McCartney strikes back with “You Never Give Me Money,” which sets off the second-side “suite” medley of the album. This track goes through five different musical incarnations, from the beautiful piano ballad opening to the ragtime-lite second verse to the freedom-rock vocals during the bridge. (That one segment of the song no doubt had the future members of the puss-rock group Boston creaming their shorts.) It’s kind of like the movie adaptation of The Green Mile – the writing didn’t merit the epic treatment it got, because there’s really not a lot underneath, but the effort alone ensured it a strong reception. If that makes sense.
That fades into “Sun King,” a meandering guitar-and-bass track that benefits from gorgeous harmony vocals and occasionally slips into Italian lyrics, and in turn, we segue to my favorite three mini-song stretch, beginning with the 66-second long “Mean Mr. Mustard.” Lennon sings about a “dirty old man” to the vibrant accompaniment of Ringo’s tambourine and a bassline provided by a session tuba player. It’s great. Then “Polythene Pam,” an equally short Lennon number about Mustard’s sister, who’s “so good lookin’ but looks like a man.” It’s based around one acoustic-guitar lick, but as transition to “She Came in Through the Bathroom Window,” it more than serves its purpose. That McCartney number is a mid-tempo rocker with prominent bass and layered guitar and a classic sing-along chorus. (“Sunday’s on the phone to Monday / Tuesday’s on the phone to me.”)
The album begins to wind down with McCartney’s “Golden Slumbers,” a quick-fix ballad that has me right until it segues to its chorus (which, for some reason, I always picture Tom Jones singing to a crowd of Vegas panty-tossers), and the anthemic “Carry That Weight,” which is little more than a chorus that then goes on to reprise the piano hook from “You Never Give Me Your Money” with brass overdubs. Then “The End,” which begins as an instrumental showcase, including a rare drum solo from Ringo and dueling guitar work from George and John, and ends with the oft-quoted assertion, “The love you take is equal to the love you make.” It’s as close to a send-off as the Beatles ever gave their fans, if you don’t count the sapfest “The Long and Winding Road” (from the recorded-earlier-but-released-later Let it Be album). And it’s the perfect closer to what I definitely consider the perfect Beatles album.
But it’s not the closer. That honor goes to track 17, “Her Majesty,” a dubiously catchy 21-second novelty number from McCartney whose vocals slowly migrate from the right channel to the left. It’s likely the first “hidden” track in rock history, although its listing on the back of the album probably only served to confound fans who looked for the emotional closure they thought “The End” would provide.

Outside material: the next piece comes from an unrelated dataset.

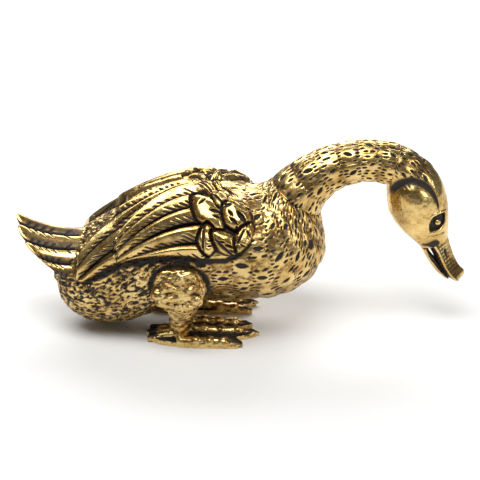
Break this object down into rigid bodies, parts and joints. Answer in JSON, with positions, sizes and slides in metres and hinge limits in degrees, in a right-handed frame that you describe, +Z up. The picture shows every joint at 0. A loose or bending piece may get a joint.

There you have it, the most epic but laid-back Beatles album, filled to the brim with memorable songs that became a part of my inner consciousness so long ago (and so pervasively since) that I can’t imagine a time when I didn’t know them in and out. Abbey Road is, for all tastes, an album of both musical brilliance and ear candy, and album for playing alone and with your friends, on special occasions and ordinary days. While you’re driving or reading. It’s definitely one of my desert-island picks… hell, I may even consider rushing into a burning building to save my copy. And if you don’t understand what I’m talking about, you should buy yourself a copy. You won’t be disappointed.